> _Challenge_
Locate every line in the records below that contains the word "nodes", and copy each one.

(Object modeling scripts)
* * * * * * *

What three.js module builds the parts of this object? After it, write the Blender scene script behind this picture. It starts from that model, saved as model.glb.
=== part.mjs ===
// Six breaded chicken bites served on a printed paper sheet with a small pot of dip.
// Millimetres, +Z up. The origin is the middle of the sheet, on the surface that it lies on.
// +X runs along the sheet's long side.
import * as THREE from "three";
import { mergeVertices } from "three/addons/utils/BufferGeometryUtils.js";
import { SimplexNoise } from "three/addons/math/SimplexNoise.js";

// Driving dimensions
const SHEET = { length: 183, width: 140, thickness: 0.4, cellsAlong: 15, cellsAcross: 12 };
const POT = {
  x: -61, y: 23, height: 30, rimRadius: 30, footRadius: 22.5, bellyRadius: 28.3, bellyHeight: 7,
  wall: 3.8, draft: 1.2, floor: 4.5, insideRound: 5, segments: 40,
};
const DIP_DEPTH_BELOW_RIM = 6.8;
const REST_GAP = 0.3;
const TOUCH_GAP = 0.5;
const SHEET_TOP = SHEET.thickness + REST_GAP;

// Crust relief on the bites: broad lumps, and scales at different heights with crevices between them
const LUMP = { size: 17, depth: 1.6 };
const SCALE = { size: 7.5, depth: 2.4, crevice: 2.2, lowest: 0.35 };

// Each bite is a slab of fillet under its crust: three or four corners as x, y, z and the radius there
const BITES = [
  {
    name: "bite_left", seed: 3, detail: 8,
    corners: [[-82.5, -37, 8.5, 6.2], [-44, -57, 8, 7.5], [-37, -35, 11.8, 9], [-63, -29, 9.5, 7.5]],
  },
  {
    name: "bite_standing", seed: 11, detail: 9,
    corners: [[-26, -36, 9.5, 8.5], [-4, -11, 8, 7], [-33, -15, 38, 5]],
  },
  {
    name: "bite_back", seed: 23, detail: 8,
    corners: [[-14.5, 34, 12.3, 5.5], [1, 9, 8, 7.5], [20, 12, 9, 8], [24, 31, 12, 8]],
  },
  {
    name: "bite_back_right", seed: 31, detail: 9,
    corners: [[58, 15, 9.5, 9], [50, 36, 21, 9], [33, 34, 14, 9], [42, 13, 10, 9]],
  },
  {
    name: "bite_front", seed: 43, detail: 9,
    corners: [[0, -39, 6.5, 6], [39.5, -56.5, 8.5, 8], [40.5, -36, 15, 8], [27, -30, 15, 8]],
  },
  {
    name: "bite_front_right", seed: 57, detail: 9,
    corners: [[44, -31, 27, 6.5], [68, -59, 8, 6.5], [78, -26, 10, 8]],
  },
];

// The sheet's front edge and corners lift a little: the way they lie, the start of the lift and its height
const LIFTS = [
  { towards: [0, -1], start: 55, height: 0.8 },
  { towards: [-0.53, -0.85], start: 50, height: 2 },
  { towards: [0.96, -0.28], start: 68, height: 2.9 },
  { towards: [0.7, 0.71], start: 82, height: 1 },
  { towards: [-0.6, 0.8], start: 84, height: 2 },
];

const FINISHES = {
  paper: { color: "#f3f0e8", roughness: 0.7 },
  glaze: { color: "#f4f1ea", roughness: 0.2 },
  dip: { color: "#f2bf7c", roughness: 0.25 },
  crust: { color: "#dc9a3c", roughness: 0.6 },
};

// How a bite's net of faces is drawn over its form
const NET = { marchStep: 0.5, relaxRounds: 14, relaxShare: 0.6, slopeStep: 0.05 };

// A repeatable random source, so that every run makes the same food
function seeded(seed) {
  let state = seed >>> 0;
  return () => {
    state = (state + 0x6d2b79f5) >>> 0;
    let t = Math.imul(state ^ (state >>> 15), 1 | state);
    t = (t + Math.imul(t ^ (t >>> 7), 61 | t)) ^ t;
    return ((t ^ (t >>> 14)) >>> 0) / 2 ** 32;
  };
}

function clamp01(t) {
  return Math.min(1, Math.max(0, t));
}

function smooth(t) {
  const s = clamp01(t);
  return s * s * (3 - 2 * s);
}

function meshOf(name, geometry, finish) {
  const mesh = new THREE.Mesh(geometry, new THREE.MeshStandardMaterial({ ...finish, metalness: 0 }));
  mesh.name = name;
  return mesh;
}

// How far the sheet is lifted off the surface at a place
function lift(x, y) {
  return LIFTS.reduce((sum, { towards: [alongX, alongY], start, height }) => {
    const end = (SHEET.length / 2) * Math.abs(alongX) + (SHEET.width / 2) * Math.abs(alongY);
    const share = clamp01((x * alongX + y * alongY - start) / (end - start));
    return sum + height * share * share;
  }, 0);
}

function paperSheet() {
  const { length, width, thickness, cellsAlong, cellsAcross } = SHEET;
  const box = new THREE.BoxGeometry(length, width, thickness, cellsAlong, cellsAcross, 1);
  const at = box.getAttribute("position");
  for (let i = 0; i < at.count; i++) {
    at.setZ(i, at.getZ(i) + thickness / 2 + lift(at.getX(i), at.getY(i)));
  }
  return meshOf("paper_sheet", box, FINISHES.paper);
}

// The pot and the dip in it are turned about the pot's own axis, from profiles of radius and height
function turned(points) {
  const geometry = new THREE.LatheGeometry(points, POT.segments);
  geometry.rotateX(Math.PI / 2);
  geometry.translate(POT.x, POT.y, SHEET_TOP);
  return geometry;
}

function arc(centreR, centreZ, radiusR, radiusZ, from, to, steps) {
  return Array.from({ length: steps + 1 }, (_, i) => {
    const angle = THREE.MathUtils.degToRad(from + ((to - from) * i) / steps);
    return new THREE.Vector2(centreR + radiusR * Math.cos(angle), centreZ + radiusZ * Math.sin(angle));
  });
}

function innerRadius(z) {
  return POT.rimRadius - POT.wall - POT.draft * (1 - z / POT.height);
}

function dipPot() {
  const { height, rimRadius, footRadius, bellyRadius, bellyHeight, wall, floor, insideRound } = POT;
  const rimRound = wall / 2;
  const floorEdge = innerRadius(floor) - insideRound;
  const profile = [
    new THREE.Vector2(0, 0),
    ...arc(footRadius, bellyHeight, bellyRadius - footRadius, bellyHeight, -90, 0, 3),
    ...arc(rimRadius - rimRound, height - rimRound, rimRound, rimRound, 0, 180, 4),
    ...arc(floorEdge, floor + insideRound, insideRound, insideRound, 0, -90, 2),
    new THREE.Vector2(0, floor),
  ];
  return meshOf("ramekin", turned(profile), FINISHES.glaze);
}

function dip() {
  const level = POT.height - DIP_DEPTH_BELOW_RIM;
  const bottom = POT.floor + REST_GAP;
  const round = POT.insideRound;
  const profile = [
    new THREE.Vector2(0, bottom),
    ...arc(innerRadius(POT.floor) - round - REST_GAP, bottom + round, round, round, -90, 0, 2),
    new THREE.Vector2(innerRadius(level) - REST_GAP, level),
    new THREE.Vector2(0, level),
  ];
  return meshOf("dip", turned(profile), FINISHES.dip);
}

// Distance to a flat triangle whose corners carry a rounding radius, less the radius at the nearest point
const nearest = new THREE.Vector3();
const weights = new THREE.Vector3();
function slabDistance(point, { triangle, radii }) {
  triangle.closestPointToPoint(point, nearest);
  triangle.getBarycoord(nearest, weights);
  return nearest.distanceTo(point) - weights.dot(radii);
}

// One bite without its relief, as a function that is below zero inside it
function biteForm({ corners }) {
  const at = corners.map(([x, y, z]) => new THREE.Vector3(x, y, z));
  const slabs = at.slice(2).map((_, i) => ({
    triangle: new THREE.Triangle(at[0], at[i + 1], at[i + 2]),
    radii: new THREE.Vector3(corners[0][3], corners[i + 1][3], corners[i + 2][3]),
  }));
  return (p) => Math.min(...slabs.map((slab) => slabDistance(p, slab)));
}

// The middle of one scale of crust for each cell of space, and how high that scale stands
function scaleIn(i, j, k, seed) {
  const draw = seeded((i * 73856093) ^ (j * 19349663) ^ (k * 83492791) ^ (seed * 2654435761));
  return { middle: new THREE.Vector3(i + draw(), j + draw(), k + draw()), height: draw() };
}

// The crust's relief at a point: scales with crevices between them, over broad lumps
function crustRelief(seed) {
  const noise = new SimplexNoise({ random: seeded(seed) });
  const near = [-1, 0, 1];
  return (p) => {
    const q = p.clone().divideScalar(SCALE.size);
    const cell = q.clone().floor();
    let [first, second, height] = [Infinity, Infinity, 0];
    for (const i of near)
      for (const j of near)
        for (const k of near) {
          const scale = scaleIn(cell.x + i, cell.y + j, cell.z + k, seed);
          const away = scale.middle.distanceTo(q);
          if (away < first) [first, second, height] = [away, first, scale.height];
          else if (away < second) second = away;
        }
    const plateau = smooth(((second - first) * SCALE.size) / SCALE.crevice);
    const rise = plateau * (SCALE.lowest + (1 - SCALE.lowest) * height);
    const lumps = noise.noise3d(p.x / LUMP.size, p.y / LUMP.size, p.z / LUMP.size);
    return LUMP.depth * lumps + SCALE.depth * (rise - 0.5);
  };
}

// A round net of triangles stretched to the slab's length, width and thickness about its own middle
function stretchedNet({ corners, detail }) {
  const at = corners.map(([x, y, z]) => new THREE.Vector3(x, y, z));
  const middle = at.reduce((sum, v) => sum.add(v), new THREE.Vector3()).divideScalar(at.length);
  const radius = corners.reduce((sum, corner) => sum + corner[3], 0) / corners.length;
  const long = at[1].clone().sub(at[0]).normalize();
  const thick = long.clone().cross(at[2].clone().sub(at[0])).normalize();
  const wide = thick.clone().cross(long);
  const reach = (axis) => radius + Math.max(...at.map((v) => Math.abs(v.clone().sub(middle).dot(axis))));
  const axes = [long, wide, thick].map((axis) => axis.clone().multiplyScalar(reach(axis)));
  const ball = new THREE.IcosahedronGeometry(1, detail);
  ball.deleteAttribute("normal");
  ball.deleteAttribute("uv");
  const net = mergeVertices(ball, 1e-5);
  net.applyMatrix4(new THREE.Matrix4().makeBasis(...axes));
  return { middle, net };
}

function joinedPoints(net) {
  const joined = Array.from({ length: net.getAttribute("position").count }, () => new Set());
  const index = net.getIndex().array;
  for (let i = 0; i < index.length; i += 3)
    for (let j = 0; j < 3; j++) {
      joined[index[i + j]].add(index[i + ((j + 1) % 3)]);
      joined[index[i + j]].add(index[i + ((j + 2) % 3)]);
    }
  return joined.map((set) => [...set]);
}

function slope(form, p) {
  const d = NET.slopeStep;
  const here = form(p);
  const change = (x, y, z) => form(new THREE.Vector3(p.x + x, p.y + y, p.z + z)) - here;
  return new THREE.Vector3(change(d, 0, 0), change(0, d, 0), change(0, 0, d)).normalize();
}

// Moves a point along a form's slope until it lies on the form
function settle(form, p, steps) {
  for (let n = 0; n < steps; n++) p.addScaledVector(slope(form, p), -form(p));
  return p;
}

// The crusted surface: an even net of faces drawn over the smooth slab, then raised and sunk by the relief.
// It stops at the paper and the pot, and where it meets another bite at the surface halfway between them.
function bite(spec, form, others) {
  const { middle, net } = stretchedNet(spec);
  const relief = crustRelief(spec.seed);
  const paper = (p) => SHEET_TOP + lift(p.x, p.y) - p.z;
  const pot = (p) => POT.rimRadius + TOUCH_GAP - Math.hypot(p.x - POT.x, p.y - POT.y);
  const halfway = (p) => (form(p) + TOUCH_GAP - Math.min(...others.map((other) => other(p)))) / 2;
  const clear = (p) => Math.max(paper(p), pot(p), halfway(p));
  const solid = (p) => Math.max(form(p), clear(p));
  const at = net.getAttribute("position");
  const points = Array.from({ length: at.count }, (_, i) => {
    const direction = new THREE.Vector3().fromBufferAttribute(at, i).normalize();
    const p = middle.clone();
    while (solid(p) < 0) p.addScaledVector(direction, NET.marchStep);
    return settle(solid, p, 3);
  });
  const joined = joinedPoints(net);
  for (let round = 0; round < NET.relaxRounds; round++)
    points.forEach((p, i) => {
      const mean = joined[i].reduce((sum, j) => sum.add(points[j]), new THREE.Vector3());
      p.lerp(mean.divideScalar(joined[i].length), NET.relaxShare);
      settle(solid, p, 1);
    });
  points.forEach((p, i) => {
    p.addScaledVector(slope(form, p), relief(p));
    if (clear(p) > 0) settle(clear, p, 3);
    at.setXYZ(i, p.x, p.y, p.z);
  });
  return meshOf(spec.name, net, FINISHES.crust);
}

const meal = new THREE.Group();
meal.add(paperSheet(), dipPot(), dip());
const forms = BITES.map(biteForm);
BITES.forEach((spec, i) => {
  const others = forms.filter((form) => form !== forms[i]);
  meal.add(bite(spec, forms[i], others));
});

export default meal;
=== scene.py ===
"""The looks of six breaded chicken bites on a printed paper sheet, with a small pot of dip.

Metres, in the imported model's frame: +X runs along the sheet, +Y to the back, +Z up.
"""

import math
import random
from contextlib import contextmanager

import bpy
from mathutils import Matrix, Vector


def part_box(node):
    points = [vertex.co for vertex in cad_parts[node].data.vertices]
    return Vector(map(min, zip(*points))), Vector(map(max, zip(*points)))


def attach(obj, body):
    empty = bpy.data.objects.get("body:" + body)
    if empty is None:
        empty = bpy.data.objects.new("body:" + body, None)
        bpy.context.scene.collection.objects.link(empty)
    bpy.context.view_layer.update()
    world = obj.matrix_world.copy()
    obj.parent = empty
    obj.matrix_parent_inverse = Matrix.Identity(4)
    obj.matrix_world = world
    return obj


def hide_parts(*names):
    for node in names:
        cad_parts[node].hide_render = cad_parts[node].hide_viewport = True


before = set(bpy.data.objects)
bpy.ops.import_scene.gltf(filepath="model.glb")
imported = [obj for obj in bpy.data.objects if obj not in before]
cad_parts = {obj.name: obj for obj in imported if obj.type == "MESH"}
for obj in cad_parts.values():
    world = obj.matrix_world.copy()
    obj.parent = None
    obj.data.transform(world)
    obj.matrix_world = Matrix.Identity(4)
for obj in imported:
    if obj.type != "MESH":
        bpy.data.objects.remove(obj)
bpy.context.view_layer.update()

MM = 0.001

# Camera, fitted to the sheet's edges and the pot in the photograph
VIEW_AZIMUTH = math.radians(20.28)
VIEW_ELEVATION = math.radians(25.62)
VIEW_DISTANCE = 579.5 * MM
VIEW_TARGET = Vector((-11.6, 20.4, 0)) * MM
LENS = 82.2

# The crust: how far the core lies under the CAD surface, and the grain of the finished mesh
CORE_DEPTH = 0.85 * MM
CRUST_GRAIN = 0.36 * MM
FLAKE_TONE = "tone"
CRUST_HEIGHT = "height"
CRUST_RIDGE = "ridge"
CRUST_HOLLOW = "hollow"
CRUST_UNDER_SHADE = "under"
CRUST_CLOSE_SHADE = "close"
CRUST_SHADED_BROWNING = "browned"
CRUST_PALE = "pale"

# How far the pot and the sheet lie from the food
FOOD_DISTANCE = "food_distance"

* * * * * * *

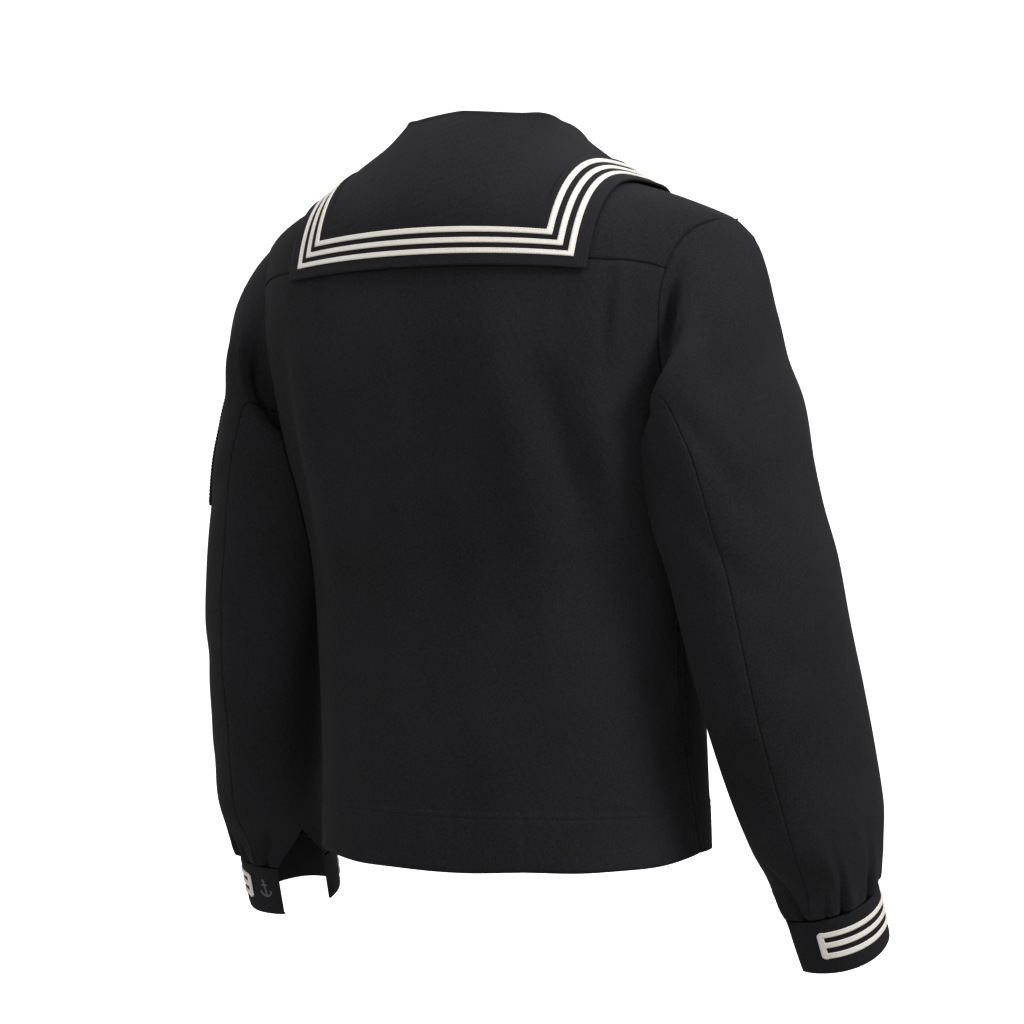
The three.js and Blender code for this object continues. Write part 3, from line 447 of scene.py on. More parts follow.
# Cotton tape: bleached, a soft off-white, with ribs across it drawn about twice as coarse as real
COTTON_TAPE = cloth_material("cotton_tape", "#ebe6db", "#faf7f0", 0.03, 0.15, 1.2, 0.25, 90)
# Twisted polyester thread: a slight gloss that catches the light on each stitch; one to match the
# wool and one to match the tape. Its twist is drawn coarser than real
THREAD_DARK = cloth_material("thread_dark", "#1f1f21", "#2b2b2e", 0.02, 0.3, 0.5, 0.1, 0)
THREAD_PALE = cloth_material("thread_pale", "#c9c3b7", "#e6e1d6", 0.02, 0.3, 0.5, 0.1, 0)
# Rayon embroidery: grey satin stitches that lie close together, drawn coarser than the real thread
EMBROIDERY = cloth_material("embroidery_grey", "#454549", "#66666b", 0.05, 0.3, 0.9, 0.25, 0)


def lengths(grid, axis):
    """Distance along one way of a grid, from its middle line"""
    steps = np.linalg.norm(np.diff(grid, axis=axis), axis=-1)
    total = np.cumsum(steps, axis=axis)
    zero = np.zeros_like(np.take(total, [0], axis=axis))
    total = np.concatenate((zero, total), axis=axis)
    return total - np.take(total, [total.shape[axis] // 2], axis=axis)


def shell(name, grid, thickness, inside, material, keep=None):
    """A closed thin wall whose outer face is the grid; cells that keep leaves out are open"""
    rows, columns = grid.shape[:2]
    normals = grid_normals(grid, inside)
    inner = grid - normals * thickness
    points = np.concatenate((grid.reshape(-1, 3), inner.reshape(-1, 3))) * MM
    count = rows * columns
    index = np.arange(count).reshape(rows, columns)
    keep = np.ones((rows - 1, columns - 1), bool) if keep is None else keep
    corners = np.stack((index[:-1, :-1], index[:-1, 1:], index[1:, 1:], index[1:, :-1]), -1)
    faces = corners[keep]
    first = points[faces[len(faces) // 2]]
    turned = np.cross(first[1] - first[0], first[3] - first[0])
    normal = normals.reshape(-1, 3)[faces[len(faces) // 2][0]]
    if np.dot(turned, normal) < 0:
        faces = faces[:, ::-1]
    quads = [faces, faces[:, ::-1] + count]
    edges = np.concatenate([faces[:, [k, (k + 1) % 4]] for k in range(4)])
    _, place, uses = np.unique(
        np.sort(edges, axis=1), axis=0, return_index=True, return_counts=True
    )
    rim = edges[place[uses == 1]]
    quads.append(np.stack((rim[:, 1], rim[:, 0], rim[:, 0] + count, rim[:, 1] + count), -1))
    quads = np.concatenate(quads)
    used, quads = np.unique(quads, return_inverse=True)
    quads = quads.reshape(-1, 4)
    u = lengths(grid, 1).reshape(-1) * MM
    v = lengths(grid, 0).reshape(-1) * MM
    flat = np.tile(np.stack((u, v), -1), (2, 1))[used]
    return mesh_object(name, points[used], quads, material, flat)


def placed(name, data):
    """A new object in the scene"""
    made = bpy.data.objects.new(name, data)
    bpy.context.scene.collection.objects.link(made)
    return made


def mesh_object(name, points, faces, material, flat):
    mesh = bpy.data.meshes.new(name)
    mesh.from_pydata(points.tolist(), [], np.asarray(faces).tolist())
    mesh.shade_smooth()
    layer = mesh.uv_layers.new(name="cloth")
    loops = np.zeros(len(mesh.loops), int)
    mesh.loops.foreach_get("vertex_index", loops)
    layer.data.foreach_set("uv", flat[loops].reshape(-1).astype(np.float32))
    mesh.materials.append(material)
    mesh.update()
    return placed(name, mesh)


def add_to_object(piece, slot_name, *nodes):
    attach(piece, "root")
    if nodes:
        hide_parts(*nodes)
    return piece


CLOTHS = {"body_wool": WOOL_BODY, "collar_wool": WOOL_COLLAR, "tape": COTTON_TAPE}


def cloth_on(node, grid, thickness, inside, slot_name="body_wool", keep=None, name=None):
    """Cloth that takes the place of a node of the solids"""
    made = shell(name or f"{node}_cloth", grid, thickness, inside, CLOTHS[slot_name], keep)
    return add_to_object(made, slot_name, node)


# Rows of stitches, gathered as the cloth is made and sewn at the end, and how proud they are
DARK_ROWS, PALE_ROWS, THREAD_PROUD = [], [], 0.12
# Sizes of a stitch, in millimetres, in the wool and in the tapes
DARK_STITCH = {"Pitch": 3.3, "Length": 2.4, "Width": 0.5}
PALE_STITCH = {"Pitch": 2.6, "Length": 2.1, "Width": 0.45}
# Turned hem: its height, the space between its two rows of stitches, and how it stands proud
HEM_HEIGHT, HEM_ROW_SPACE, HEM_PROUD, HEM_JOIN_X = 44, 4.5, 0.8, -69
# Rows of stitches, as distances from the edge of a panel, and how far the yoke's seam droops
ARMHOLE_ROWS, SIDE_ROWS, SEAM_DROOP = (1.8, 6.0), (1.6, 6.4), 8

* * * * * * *

> _Expected answer_
def add_to_object(piece, slot_name, *nodes):
    if nodes:
        hide_parts(*nodes)